7. Do you find certain genres more interesting or challenging work on? Does your process change for different genres?

Not particularly. But we prefer to work on scripted content because the process allows us to have a bit more organization from the outset.
8. Is there a particular piece of music that you are most proud of? Or a project that you worked on?
Maybe its recency bias, but we love the music we created for Kevin Hart’s “Don’t F**k This up”. It was right in the sweet spot of music that we love to listen to and create and the musicians we worked with were phenomenal. And of course, getting to watch Kevin Hart’s work ethic in the middle of an epic run was inspiring and genuinely fun.
9. What sorts of composers inspire you?
Composers who are able to enhance the emotional experience of the content by being unexpected. We loved what Geoff Barrow and Ben Salisbury did with the score for “Annihilation,” as well as Hildur Gudnadóttir with “Joker.” With “Annihilation,” you are constantly in a state of unease with sounds that you can’t quite place while others are familiar. Even though it’s super haunting and alien the score is tasteful in the best way.
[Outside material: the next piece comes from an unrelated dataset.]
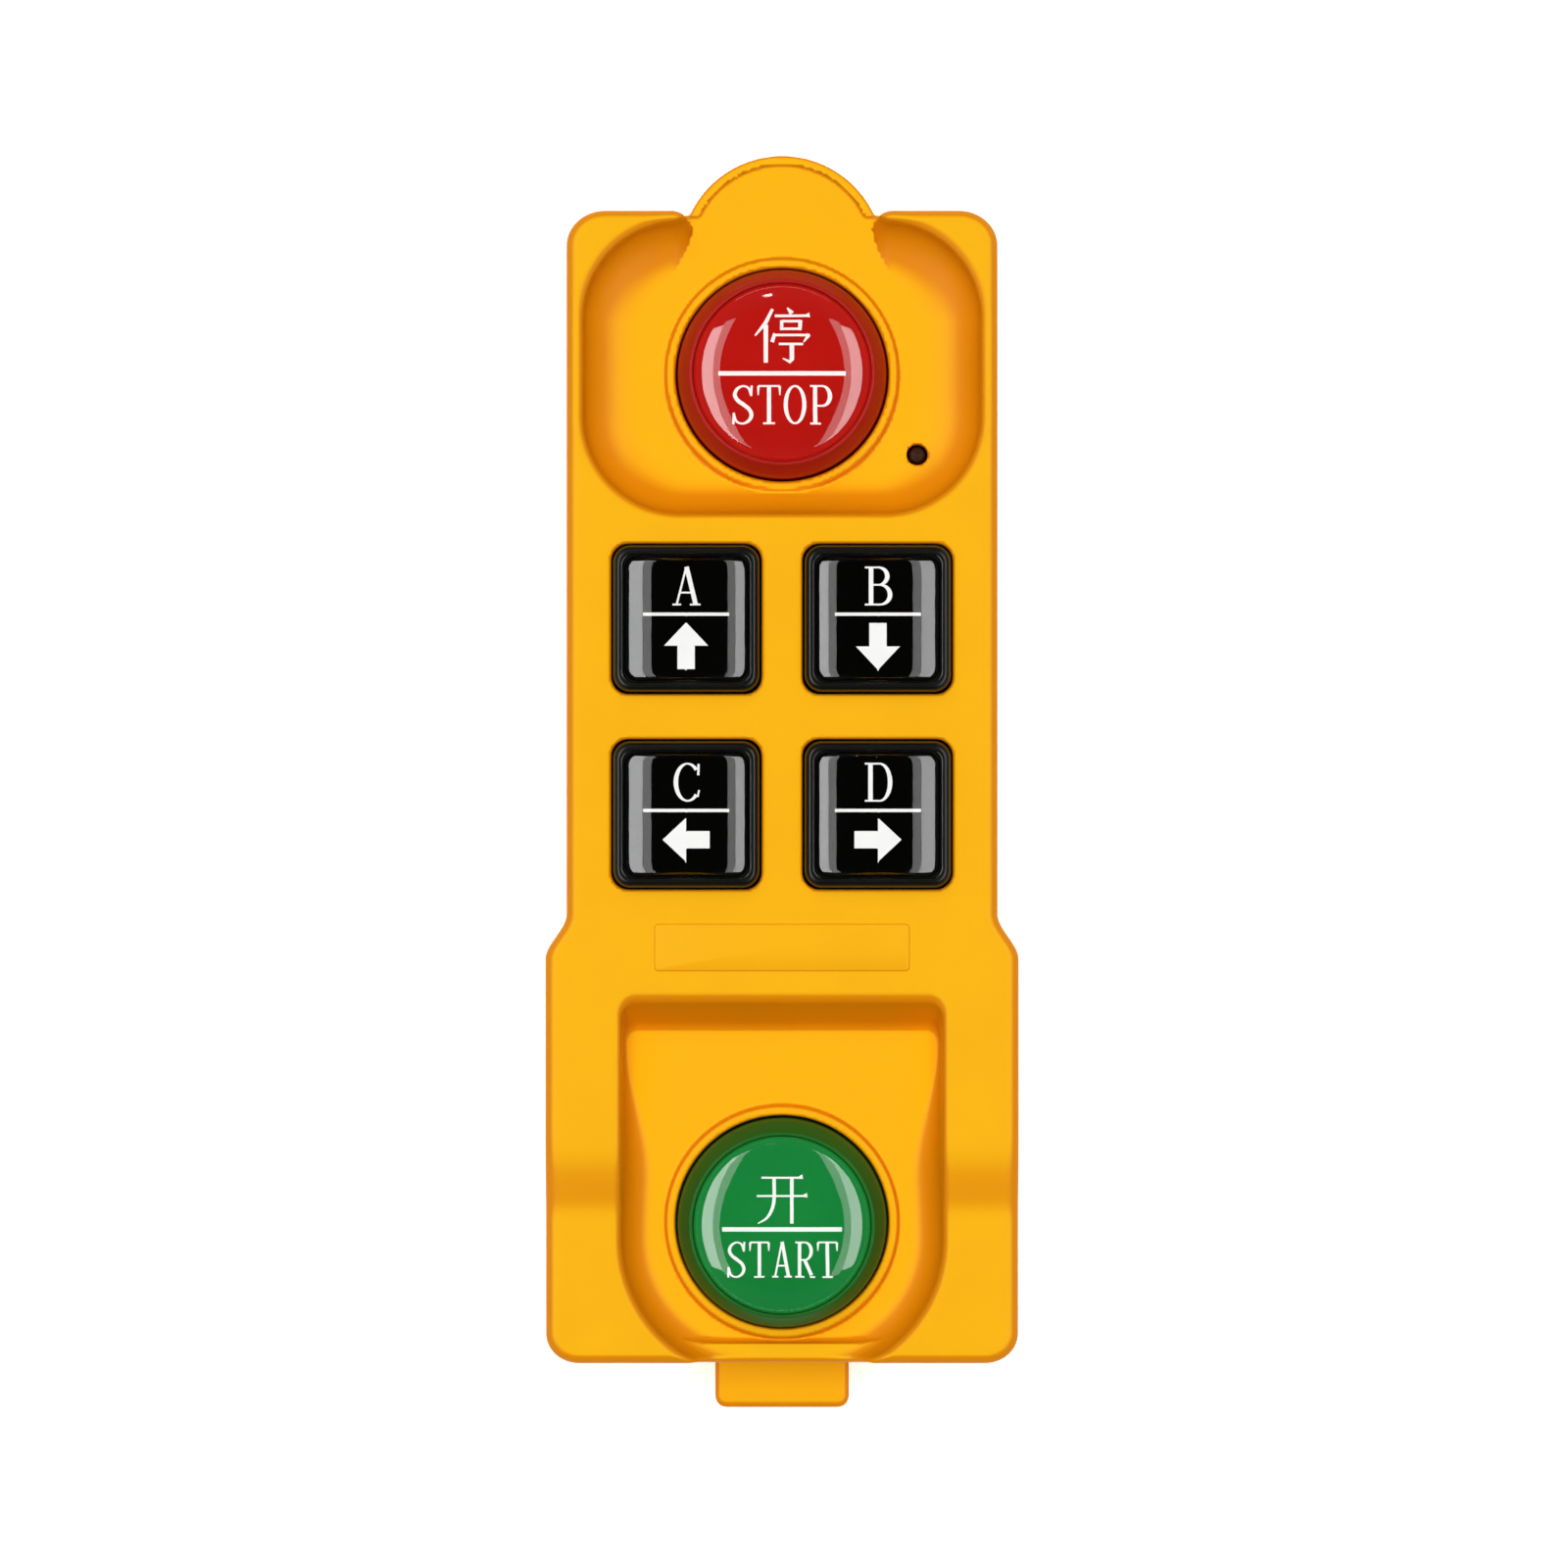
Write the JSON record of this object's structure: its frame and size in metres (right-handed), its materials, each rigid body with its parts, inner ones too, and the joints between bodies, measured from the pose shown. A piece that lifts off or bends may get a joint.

With “Joker,” there’s this intentionality behind the melodies that gives you the sense that we are just about to go over the edge at any moment.
10. What do you like to do in your spare time?
ROAHN: I love watching sports, I’m a huge football fan so I’m watching the playoffs. Hopefully my Texans take it this year.
JACOB: My son just turned 1 and, in all honesty, any time I’m not working on music is spent with him, my wife and the rest of the family. Before that though, we loved to hike around L.A. and enjoy all the ridiculously amazing restaurants in the city. We are spoiled with the food scene in this town.
11. What do you have coming up?
We’re working with director Michael John Warren again on a cool project. Not sure we can get into specifics yet, but it’s been a lot of fun so far. We’re also developing our first duo album, bringing in a lot of our favorite collaborators, vocalists and musicians. We want to explore some musical territory that’s been bouncing around in our minds the last few years.